Los autores sostienen que dicho impuesto tiene varias ventajas: no distorsiona los incentivos económicos, pues la oferta global de tierras es fija; es justo porque se impone sobre ingresos no generados (es una renta), pues se aplica a las mejoras de la tierra originadas por la inversión pública, no por una actividad económica del propietario; provee un desincentivo a la especulación de tierras en áreas tanto urbanas como rurales; es relativamente fácil de administrar, pues la tierra no puede ocultarse. Pero advierten que no puede ser el instrumento único para enfrentar desigualdades estructurales, como la marcada desigualdad en la distribución de la tierra.
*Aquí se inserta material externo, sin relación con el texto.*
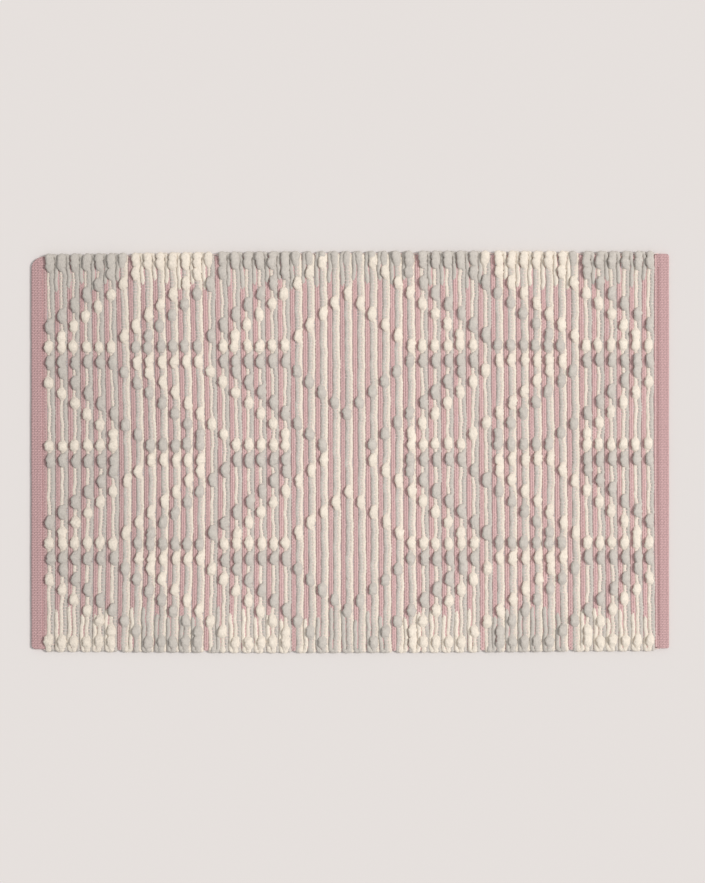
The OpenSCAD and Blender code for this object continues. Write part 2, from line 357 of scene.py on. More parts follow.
def spun_fibres():
    """Streaks along the yarn from a stretched noise, clouds of tone from a wide one, and
    each yarn's own tone. The streaks and the clouds also make the bump, since a soft yarn
    is lumpy as well as hairy."""
    group, given, made = new_group(
        "spun_fibres",
        {"Fibre": "Vector", "Tone": "Float", "Colour": "Color", "Streaks": "Float",
         "Clouds": "Float", "Depth": "Float"},
        {"Colour": "Color", "Normal": "Vector"},
    )
    stretch = {0: given["Fibre"], 1: (FIBRES_ACROSS, FIBRES_ACROSS, FIBRES_ALONG)}
    drawn = add_node(group, "VectorMath", stretch, operation="MULTIPLY").outputs[0]
    streak = add_node(group, "TexNoise", {"Vector": drawn, "Scale": 1.0, "Detail": 3.0,
                                          "Roughness": FIBRE_ROUGH,
                                          "Distortion": FIBRE_WAVER}).outputs[0]
    cloud = add_node(group, "TexNoise", {"Vector": given["Fibre"], "Scale": CLOUD,
                                         "Detail": 3.0}).outputs[0]
    level = add_node(group, "Math", {0: given["Tone"], 1: 1.0}, operation="ADD").outputs[0]
    for noise, amount in ((streak, given["Streaks"]), (cloud, given["Clouds"])):
        even = add_node(group, "Math", {0: noise, 1: 0.5}, operation="SUBTRACT").outputs[0]
        feeds = {0: even, 1: amount, 2: level}
        level = add_node(group, "Math", feeds, operation="MULTIPLY_ADD").outputs[0]
    tint = {0: given["Colour"], "Scale": level}
    tinted = add_node(group, "VectorMath", tint, operation="SCALE").outputs[0]
    feeds = {0: cloud, 1: LUMPS, 2: streak}
    height = add_node(group, "Math", feeds, operation="MULTIPLY_ADD").outputs[0]
    bump = add_node(group, "Bump", {"Strength": 1.0, "Distance": given["Depth"], "Height": height})
    group.links.new(tinted, made["Colour"])
    group.links.new(bump.outputs[0], made["Normal"])
    return group


SPUN_FIBRES = spun_fibres()

# %% The cotton materials
COTTON_ROUGH, COTTON_GLOSS = 0.95, 0.12
SHEEN_ROUGH = 0.5


def cotton(name, colour, streaks, clouds, depth, sheen):
    """A matt cotton: spun fibres under a soft sheen. depth is in millimetres."""
    paint = bpy.data.materials.new(name)
    paint.use_nodes = True
    tree = paint.node_tree
    fibre = add_node(tree, "Attribute", attribute_name="fibre").outputs["Vector"]
    tone = add_node(tree, "Attribute", attribute_name="tone").outputs["Fac"]
    look = {"Fibre": fibre, "Tone": tone, "Colour": colour, "Streaks": streaks,
            "Clouds": clouds, "Depth": depth * MM}
    yarn = add_node(tree, "Group", look, node_tree=SPUN_FIBRES)
    shader = tree.nodes["Principled BSDF"]
    tree.links.new(yarn.outputs["Colour"], shader.inputs["Base Color"])
    tree.links.new(yarn.outputs["Normal"], shader.inputs["Normal"])
    shader.inputs["Roughness"].default_value = COTTON_ROUGH
    shader.inputs["Specular IOR Level"].default_value = COTTON_GLOSS
    shader.inputs["Sheen Weight"].default_value = sheen
    shader.inputs["Sheen Roughness"].default_value = SHEEN_ROUGH
    return paint


CREAM_DYE, GREY_DYE = linear(235, 224, 210), linear(202, 195, 187)
YARN_PAINT = {
    CREAM: cotton("cream_cotton", CREAM_DYE, streaks=0.6, clouds=0.3, depth=0.5, sheen=0.15),
    GREY: cotton("grey_cotton", GREY_DYE, streaks=0.6, clouds=0.3, depth=0.5, sheen=0.15),
}
PINK, PALE_PINK, DUSTY_PINK = linear(212, 176, 175), linear(240, 218, 212), linear(206, 162, 162)
PICK_PAINT = cotton("pink_cotton", PINK, streaks=0.6, clouds=0.36, depth=0.35, sheen=0.15)
WARP_PAINT = cotton("warp_cotton", PALE_PINK, streaks=0.3, clouds=0.1, depth=0.05, sheen=0.1)
THREAD_PAINT = cotton("sewing_thread", DUSTY_PINK, streaks=0.3, clouds=0.1, depth=0.04, sheen=0.1)

# %% [markdown]
# ## From surfaces to meshes
# Almost everything in a mat is a tube: a bundle of fibres swept along a path. A curve
# with a bevel would be quick to set up, but it can't be pressed flat where a warp end
# holds it down. So the tubes are worked out as grids of points, a ring at each step of
# the path, and hundreds of them are gathered into one mesh.

# %% Painted light and shade from end to end
# Painted light and shade along the mat: a base tone, a painted rise towards the right end and painted
# shade at the left end.
TONE_BASE, PAINTED_LIGHT_RISE = 0.068, 0.014
PAINTED_SHADE_LEFT, PAINTED_SHADE_REACH = 0.115, 0.45


def painted_light_and_shade(points):
    """The tone rises a little with the place along the mat, from -1 to 1, and is lower at
    the left end, as a hump that has its middle at that end. Both are painted light and
    shade: the right end, towards the sun, is painted lighter and the left end darker."""
    u = points[:, 0] / HALF_L
    return TONE_BASE + PAINTED_LIGHT_RISE * u - PAINTED_SHADE_LEFT * hump(u, -1.0, PAINTED_SHADE_REACH)


# %% Gather surfaces and make one mesh


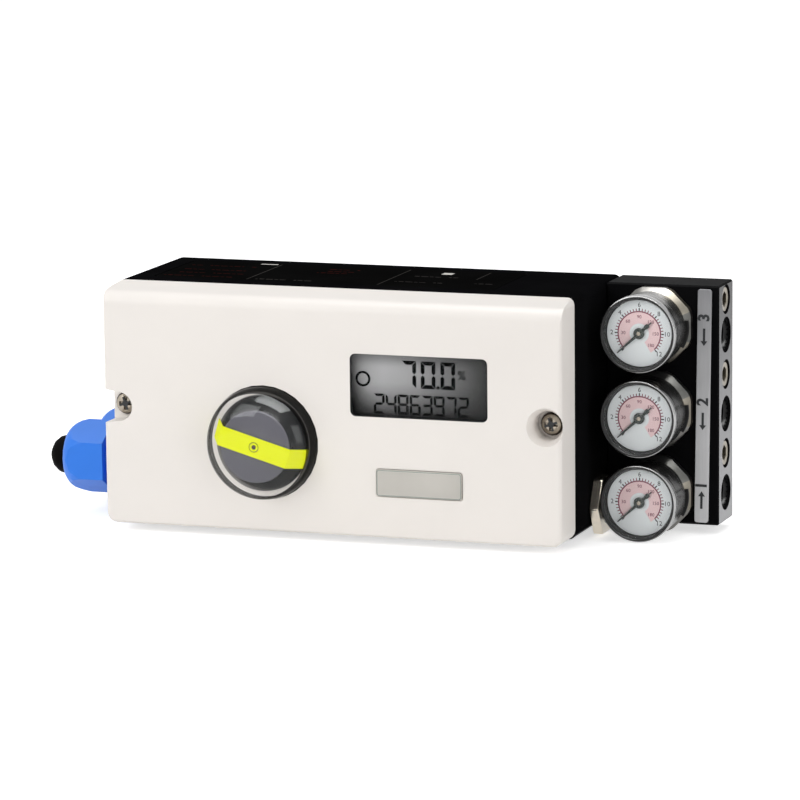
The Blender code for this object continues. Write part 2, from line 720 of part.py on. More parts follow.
def window_outline(inset):
    half_x = DISPLAY_WINDOW_WIDTH / 2 - inset
    half_z = DISPLAY_WINDOW_HEIGHT / 2 - inset
    x, z = DISPLAY_FROM_SHAFT, TOP - DISPLAY_DOWN
    corner = max(DISPLAY_WINDOW_CORNER - inset, 0.5)
    return rounded(x - half_x, z - half_z, x + half_x, z + half_z, corner)


def badge_outline(inset):
    half_x = BADGE_WIDTH / 2 - inset
    half_z = BADGE_HEIGHT / 2 - inset
    x, z = DISPLAY_FROM_SHAFT, BOTTOM + BADGE_UP
    return rounded(x - half_x, z - half_z, x + half_x, z + half_z, BADGE_CORNER - inset, 3)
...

Cabe al nuevo gobierno y a los congresistas poner en la mesa de debate la necesidad de establecer limitaciones al proceso de concentración de la propiedad de la tierra, en aras de un desarrollo rural más justo, equitativo e incluyente. Hay una variedad de medidas que pueden tomarse —entre ellas, cambiar los criterios que fijan el tamaño de los lotes de las nuevas obras de irrigación, establecer limitaciones al tamaño de las propiedades y aplicar impuestos a las grandes propiedades de tierras—. Concretarlas será un proceso, sin duda, complejo, pero necesario.